The component system supports design tokens, shared libraries, and reusable components. Build a brand kit once and propagate changes across every design. Penpot exports to SVG natively (not proprietary formats), so your designs are portable.
Penpot runs as a Docker stack with PostgreSQL, Redis, and S3-compatible storage. It needs 4+ GB of RAM for comfortable team usage.
Best for: Teams creating brand assets, social media graphics, and UI designs who want Figma-like collaboration without cloud dependency.
[Read our full guide: How to Self-Host Penpot]
Excalidraw — Best for Quick Diagrams and Whiteboards
Excalidraw is a virtual whiteboard with a hand-drawn aesthetic. It’s not a full Canva replacement, but it covers a significant slice of what teams use Canva for: diagrams, flowcharts, wireframes, architecture drawings, and quick visual explanations.
The self-hosted version (Excalidraw+) supports real-time collaboration, shared libraries, and persistent storage. The drawing experience is intentionally simple — shapes, arrows, text, and freehand drawing. No layers, no gradient fills, no complex typography. This simplicity is the point: anyone on the team can create clear, consistent diagrams without design skills.
Excalidraw runs as a lightweight Node.js application. A single container with minimal resources handles dozens of concurrent users.
Best for: Engineering and product teams who primarily use Canva for diagrams, flowcharts, and quick visual communication.
[Read our full guide: How to Self-Host Excalidraw]
draw.io (diagrams.net) — Best for Technical Diagrams
draw.io is a full-featured diagramming tool that covers network diagrams, flowcharts, UML, org charts, floor plans, and more. It includes extensive shape libraries for AWS, Azure, GCP, Cisco, and other technical platforms.
The self-hosted version runs as a Docker container and works entirely offline. Diagrams can be stored in your filesystem, Git repository, or connected cloud storage. No account creation, no sign-in, no telemetry.
draw.io doesn’t do graphic design (no photo editing, no social media templates, no brand kits), but for teams using Canva primarily for diagrams and presentations, it’s a more capable replacement in that specific niche.

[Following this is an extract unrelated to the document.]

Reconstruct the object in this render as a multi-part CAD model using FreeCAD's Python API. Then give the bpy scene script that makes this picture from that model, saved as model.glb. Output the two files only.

Best for: Technical teams who need network diagrams, flowcharts, and architecture drawings — not graphic design.
Migration Guide
Moving Brand Assets from Canva
Canva doesn’t offer a bulk export API, so migration is manual:
- Download designs as SVG or PNG — Go to each design → Share → Download → Select SVG (for editable) or PNG (for final)
- Export brand kit — Note your brand colors (hex values), fonts, and logos. Canva doesn’t export these automatically
- Recreate templates in Penpot — Import your SVG exports and rebuild reusable components
Setting Up Penpot as Your Design Platform
- Deploy Penpot via Docker (see our Penpot setup guide)

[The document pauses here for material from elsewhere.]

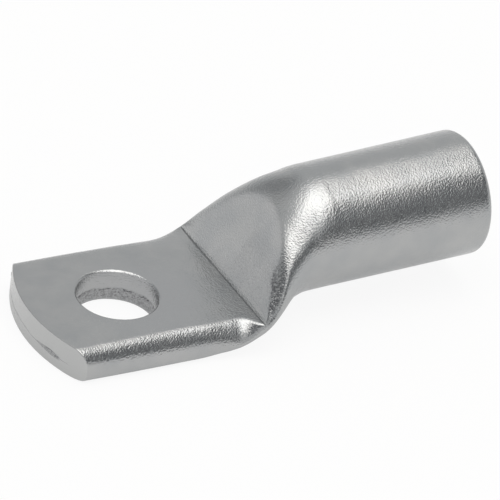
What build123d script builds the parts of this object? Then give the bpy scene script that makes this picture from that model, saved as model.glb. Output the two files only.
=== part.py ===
from build123d import *
from math import cos, exp, radians, sin, tan
import os

# Driving dimensions, in millimetres and degrees
tube_diameter = 16.24
mouth_diameter = 16.64
bore_diameter = 12.0
wall = 2.12
overall_length = 62.35
palm_width = 22.0
palm_thickness = 4.45
top_edge_radius = 1.5
base_edge_radius = 1.3
hole_diameter = 10.5
hole_rim_radius = 0.28
hole_to_end = 12.3
hole_to_crease = 15.1
end_radius = 22.0
seam_height = 1.6
seam_gap = 0.1
ramp_angle = 62.0
shoulder_radius = 9.0
barrel_pitch = 3.15
barrel_lift = 1.7
mouth_radius = 0.8
mouth_chamfer = 0.5

# Pressed stretch, where the flat palm opens out into the round barrel
crease_to_barrel = 12.0
side_rise_lead = 8.5
base_lift_lead = 8.0
base_lift_share = 0.55
base_narrow_share = 0.55
side_narrow_share = 0.72
rounding_share = 0.2
flare = 0.8
flare_reach = 4.4
flat_length = 5.6
flat_fullness = 1.3
flat_taper = 0.7
crown_angle = 20.0
crown_width = 1.6
least_corner = 0.3
hollow_lead = 0.3
bore_step = 0.05
lead_steps = 5
ramp_steps = 12

# Places and sizes that follow from them; x runs along the lug from the hole
tube_radius = tube_diameter / 2
pitch = radians(barrel_pitch)
press_start = hole_to_crease - side_rise_lead
barrel_root = hole_to_crease + crease_to_barrel
barrel_end = overall_length - hole_to_end - mouth_diameter / 2 * sin(pitch)
root_height = tube_radius + barrel_lift


def ease(x, start, end):
    # Share from 0 to 1, level at both ends
    t = min(max((x - start) / (end - start), 0), 1)
    return t * t * (3 - 2 * t)


def mix(first, second, share):
    return first + (second - first) * share


def axis_height(x):
    # The barrel's axis, carried on as a straight line over the palm
    return root_height + (x - barrel_root) * tan(pitch)


def inner_crease(inset):
    # Where the ramp, moved in by the wall, meets the seam
    if inset == 0:
        return hole_to_crease
    ramp = radians(ramp_angle)
    drop = palm_thickness - seam_height - seam_gap
    return hole_to_crease + (inset / cos(ramp) - drop) / tan(ramp)


def top_height(x, inset):
    # Level palm, straight ramp, round shoulder, then the barrel's top line
    ramp = radians(ramp_angle)
    level = seam_height + seam_gap if inset else palm_thickness
    start = inner_crease(inset)
    if x <= start:
        return level
    barrel_top = (tube_radius - inset) / cos(pitch)
    rise = axis_height(start) + barrel_top - level
    meet = start + rise / (tan(ramp) - tan(pitch))
    half_turn = tan((ramp - pitch) / 2)
    slope_length = (meet - start) / cos(ramp)
    radius = min(shoulder_radius - inset, 0.9 * slope_length / half_turn)
    shoulder_start = meet - radius * half_turn * cos(ramp)
    shoulder_end = meet + radius * half_turn * cos(pitch)
    if x <= shoulder_start:
        return level + (x - start) * tan(ramp)
    if x >= shoulder_end:
        return axis_height(x) + barrel_top
    centre_x = shoulder_start + radius * sin(ramp)
    centre_z = level + (shoulder_start - start) * tan(ramp) - radius * cos(ramp)
    return centre_z + (radius**2 - (x - centre_x) ** 2) ** 0.5


def side_width(x, inset):
    # Half width: the palm's, a small flare at the crease, then the tube's
    narrow_end = hole_to_crease + side_narrow_share * crease_to_barrel
    width = mix(palm_width / 2, tube_radius, ease(x, hole_to_crease, narrow_end))
    return width + flare * exp(-(((x - hole_to_crease) / flare_reach) ** 2)) - inset


def flat_width(x, inset):
    # Half width of the flat on top: an arch on the ramp that closes below the crown
    crease = inner_crease(inset)
    if x <= crease:
        return side_width(x, inset) - top_edge_radius
    along = min((x - crease) / flat_length, 1)
    arch = (1 - along**flat_fullness) ** flat_taper
    return mix(crown_width, side_width(crease, inset) - top_edge_radius, arch)


def base_height(x, inset):
    # Underside: level under the palm, lifting to the barrel's lowest line
    if inset:
        share = ease(x, inner_crease(inset), barrel_root)
        return mix(seam_height, axis_height(x) - tube_radius + inset, share)
    lift_end = hole_to_crease + base_lift_share * crease_to_barrel
    share = ease(x, hole_to_crease - base_lift_lead, lift_end)
    return mix(0, axis_height(x) - tube_radius, share)


def base_width(x, inset):
    # Half width of the flat underneath
    palm_base = palm_width / 2 - base_edge_radius - inset
    barrel_base = (tube_radius - inset) * sin(radians(crown_angle))
    narrow_end = hole_to_crease + base_narrow_share * crease_to_barrel
    return mix(palm_base, barrel_base, ease(x, hole_to_crease - base_lift_lead, narrow_end))


def side_height(x, inset):
    # Height of the widest place
    palm_side = (palm_thickness - top_edge_radius + base_edge_radius) / 3
    height = mix(palm_side, axis_height(x), ease(x, press_start, barrel_root))
    least = seam_gap / 2 if inset else least_corner
    height = min(height, top_height(x, inset) - least)
    return max(height, base_height(x, inset) + least)


def box_points(x, inset):
    # Half a section with flats above and below and quarter ellipses between
    bend = 0.5523
    top, base = top_height(x, inset), base_height(x, inset)
    wide, height = side_width(x, inset), side_height(x, inset)
    flat = min(flat_width(x, inset), wide - seam_gap)
    foot = min(base_width(x, inset), wide - seam_gap)
    return [
        (0, top),
        (flat / 3, top),
        (flat * 2 / 3, top),
        (flat, top),
        (mix(flat, wide, bend), top),
        (wide, mix(height, top, bend)),
        (wide, height),
        (wide, mix(height, base, bend)),
        (mix(foot, wide, bend), base),
        (foot, base),
        (foot * 2 / 3, base),
        (foot / 3, base),
        (0, base),
    ]


def ring_points(x, inset):
    # The same points on half a circle about the barrel's axis
    radius, centre = tube_radius - inset, axis_height(x)
    angles = [radians(a) for a in (0, crown_angle, 90, 180 - crown_angle, 180)]
    points = []
    for start, end in zip(angles, angles[1:]):
        handle = 4 / 3 * tan((end - start) / 4)
        points.append((sin(start), cos(start)))
        points.append((sin(start) + handle * cos(start), cos(start) - handle * sin(start)))
        points.append((sin(end) - handle * cos(end), cos(end) + handle * sin(end)))
    points.append((0, -1))
    return [(radius * y, centre + radius * z) for y, z in points]


def section_curves(x, inset):
    # Four curves for each half, measured across and up from the barrel's axis
    round_start = hole_to_crease + rounding_share * crease_to_barrel
    share = ease(x, round_start, barrel_root)
    box, ring = box_points(x, inset), ring_points(x, inset)
    half = [(mix(p[0], q[0], share), mix(p[1], q[1], share) - axis_height(x)) for p, q in zip(box, ring)]
    curves = []
    for side in (1, -1):
        points = [(side * y, z) for y, z in half]
        curves += [points[i : i + 4] for i in range(0, len(points) - 1, 3)]
    return curves


def station_plane(x):
    # Upright over the palm, leaning gradually until square to the barrel
    lean = pitch * ease(x, hole_to_crease, barrel_root)
    return Plane(origin=(x, 0, axis_height(x)), x_dir=(0, 1, 0), z_dir=(cos(lean), 0, sin(lean)))


def spaced(start, end, steps):
    return [mix(start, end, i / steps) for i in range(steps + 1)]


def section(x, inset=0):
    # Every section keeps its eight curves apart, so that the loft joins like to like
    curves = [Bezier(*points) for points in section_curves(x, inset)]
    return station_plane(x) * Face(Wire(curves))


lead_sections = [section(x) for x in spaced(press_start, hole_to_crease, lead_steps)]
ramp_sections = [section(x) for x in spaced(hole_to_crease, barrel_root, ramp_steps)]
mouth_section = section(barrel_end, (tube_diameter - mouth_diameter) / 2)
hollow_start = inner_crease(wall) + hollow_lead
hollow_sections = [section(x, wall + bore_step) for x in spaced(hollow_start, barrel_root, ramp_steps)]
barrel_length = (barrel_end - barrel_root) / cos(pitch)

with BuildPart() as cable_lug:
    # Outer form of the tube: pressed stretch, ramp, flat palm and round barrel
    loft(lead_sections, clean=False)
    loft(ramp_sections, clean=False)
    loft([ramp_sections[-1], mouth_section], ruled=True, clean=False)
    palm_face = cable_lug.faces().sort_by(Axis.X)[0]
    extrude(palm_face, amount=press_start + hole_to_end, clean=False)

    # Hollow behind the ramp, then the round bore out to the mouth
    loft(hollow_sections, clean=False, mode=Mode.SUBTRACT)
    with BuildSketch(station_plane(barrel_root)):
        Circle(bore_diameter / 2)
    extrude(amount=barrel_length, mode=Mode.SUBTRACT)

    # Seam between the two pressed walls
    with BuildSketch(Plane.YZ.offset(hollow_start + hollow_lead)):
        with Locations((0, seam_height + seam_gap / 2)):
            Rectangle(palm_width - 2 * wall, seam_gap)
    extrude(amount=-(hollow_start + hollow_lead + hole_to_end), mode=Mode.SUBTRACT)

    # Rounded end of the palm
    with BuildSketch():
        with Locations((-hole_to_end, 0)):
            Rectangle(end_radius, 2 * palm_width)
        with Locations((end_radius - hole_to_end, 0)):
            Circle(end_radius, mode=Mode.SUBTRACT)
    extrude(amount=palm_thickness, mode=Mode.SUBTRACT)

    # Bolt hole with a softly rolled upper rim
    with Locations((0, 0, palm_thickness)):
        Hole(radius=hole_diameter / 2, depth=palm_thickness)
    rim = cable_lug.edges().filter_by(GeomType.CIRCLE).sort_by(Axis.Z)[-1]
    fillet(rim, radius=hole_rim_radius)

    # Mouth of the barrel: rounded outside, a short lead-in inside
    mouth = cable_lug.faces().filter_by(GeomType.PLANE).sort_by(Axis.X)[-1]
    fillet(mouth.outer_wire().edges(), radius=mouth_radius)
    with BuildSketch(station_plane(barrel_root).offset(barrel_length)):
        Circle(bore_diameter / 2 + mouth_chamfer)
    extrude(amount=-mouth_chamfer, taper=45, mode=Mode.SUBTRACT)

cable_lug.part.label = "cable_lug"
os.makedirs("parts", exist_ok=True)
export_step(cable_lug.part, "parts/cable_lug.step")
print("volume", round(cable_lug.part.volume, 1), "mm3")
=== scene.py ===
import math
import bmesh
import bpy
import numpy as np
from mathutils import Matrix, Vector


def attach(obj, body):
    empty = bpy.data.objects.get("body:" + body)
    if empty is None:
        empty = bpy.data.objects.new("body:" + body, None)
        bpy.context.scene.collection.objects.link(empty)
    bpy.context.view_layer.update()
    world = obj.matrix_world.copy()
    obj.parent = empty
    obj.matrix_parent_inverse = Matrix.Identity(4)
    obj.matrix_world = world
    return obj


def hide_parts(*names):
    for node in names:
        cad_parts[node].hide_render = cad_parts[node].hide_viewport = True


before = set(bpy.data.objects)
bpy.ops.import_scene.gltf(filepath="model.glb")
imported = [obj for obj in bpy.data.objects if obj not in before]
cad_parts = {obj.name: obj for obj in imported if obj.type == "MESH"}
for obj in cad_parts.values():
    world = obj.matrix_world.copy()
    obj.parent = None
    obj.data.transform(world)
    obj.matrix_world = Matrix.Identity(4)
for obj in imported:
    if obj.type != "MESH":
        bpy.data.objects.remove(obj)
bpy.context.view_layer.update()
print("stage 1: frame loaded")

# Camera at the photograph's angle: place and clip in metres, turns in degrees, lens and sensor in millimetres
viewpoint = {
    "place": (-0.188644, -0.314986, 0.250202),
    "azimuth": -33.34,
    "height": 32.76,
    "roll": 9.36,
    "lens": 253.4,
    "sensor": 36,
    "clip": (0.01, 20),
}


def addObject(name, data):
    thing = bpy.data.objects.new(name, data)
    bpy.context.scene.collection.objects.link(thing)
    return thing


def aimCamera(look):
    turn, tip, roll = (math.radians(look[key]) for key in ("azimuth", "height", "roll"))
    side = Vector((math.cos(turn), math.sin(turn), 0))
    ahead = Vector((-math.sin(turn) * math.cos(tip), math.cos(turn) * math.cos(tip), -math.sin(tip)))
    below = ahead.cross(side)
    across = side * math.cos(roll) - below * math.sin(roll)
    down = side * math.sin(roll) + below * math.cos(roll)
    lensData = bpy.data.cameras.new("viewCamera")
    lensData.lens = look["lens"]
    lensData.sensor_width = look["sensor"]
    lensData.clip_start, lensData.clip_end = look["clip"]
    eye = addObject("viewCamera", lensData)
    spot = Matrix((across, -down, -ahead)).transposed().to_4x4()
    spot.translation = Vector(look["place"])
    eye.matrix_world = spot
    bpy.context.scene.camera = eye


aimCamera(viewpoint)
bpy.context.scene.view_settings.view_transform = "Standard"

millimetre = 0.001

# The lug's form, in millimetres and degrees; x runs from the bolt hole to the mouth
lugForm = {
    "tubeRadius": 8.11,
    "mouthEnd": 8.32,  # outer radius at the mouth
    "wall": 2.11,
    "palmWidth": 22.0,
    "palmThickness": 4.45,
    "endPlace": -12.3,
    "endRadius": 22.0,
    "endEdge": 0.14,
    "crease": 15.1,
    "creaseDepth": 0.09,
    "creaseReach": 0.1,
    "seamHeight": 1.6,
    "rampAngle": 62.0,
    "barrelPitch": 3.15,
    "rootHeight": 9.82,
    "barrelRoot": 27.1,
    "barrelEnd": 49.5928,
    "mouthRadius": 0.8,
    "mouthChamfer": 0.5,
    "mouthRings": (7.05, 6.7),  # radii across the mouth's flat rim
    "boreStep": 0.05,  # how much narrower than the bore the hollow begins
    "hollowLead": 2.4,  # the hollow ends this far past the crease
    "sharpAngle": 42,  # edges that turn by more than this stay crisp
}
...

- Create a team workspace and invite members
- Upload your brand assets (logos, icons, fonts) to a shared library
- Build component templates for common design types (social posts, presentations, banners)
- Set up an S3-compatible storage backend for production use
Rebuilding Your Brand Kit
In Penpot:
- Go to your team workspace → create a shared library
- Add color definitions matching your Canva brand colors
- Upload custom fonts (Penpot supports WOFF/WOFF2)
- Create master components for your brand elements (logo lockups, icon sets, button styles)
- Share the library across projects — changes propagate automatically
Cost Comparison
| Canva Pro (1 user) | Canva Teams (5 users) | Penpot (Self-Hosted) | Excalidraw (Self-Hosted) | |
|---|---|---|---|---|
| Monthly cost | $13/month | $50/month | $0 | $0 |
| Annual cost | $120/year | $600/year | $0 | $0 |
| 3-year cost | $360 | $1,800 | $0 | $0 |
| Storage | 1 TB cloud | 1 TB cloud | Your storage (unlimited) | Your storage |
| Templates | 600,000+ premium | Same + Brand Kit | Community + custom | Minimal |
| Collaboration | Real-time | Real-time | Real-time | Real-time |
| Data ownership | Canva’s servers (broad license) | Same | Full ownership | Full ownership |
The template library is Canva’s strongest advantage. Penpot has a growing community template collection, but it’s nowhere near Canva’s 600,000+ premium templates. For teams that rely heavily on pre-made templates, this is a genuine loss.
What You Give Up
- Template library. Canva’s 600,000+ templates are its killer feature. Penpot’s community templates are growing but can’t compete on volume. You’ll spend time building your own templates.
- Stock photos and videos. Canva includes access to millions of stock assets. Self-hosted tools don’t bundle stock media — use Unsplash, Pexels, or Pixabay separately.
- AI features. Canva’s Magic Design, Magic Write, background removal, and text-to-image tools have no equivalent in open-source design tools.
- Mobile app. Canva’s mobile experience is polished. Penpot has a responsive web interface but no dedicated mobile app.
- Print ordering. Canva offers direct printing of business cards, posters, and merchandise. Self-hosted tools export files for you to print elsewhere.
- Ease of use for non-designers. Canva is specifically designed for people who aren’t graphic designers. Penpot has a steeper learning curve, closer to Figma than to Canva’s drag-and-drop simplicity.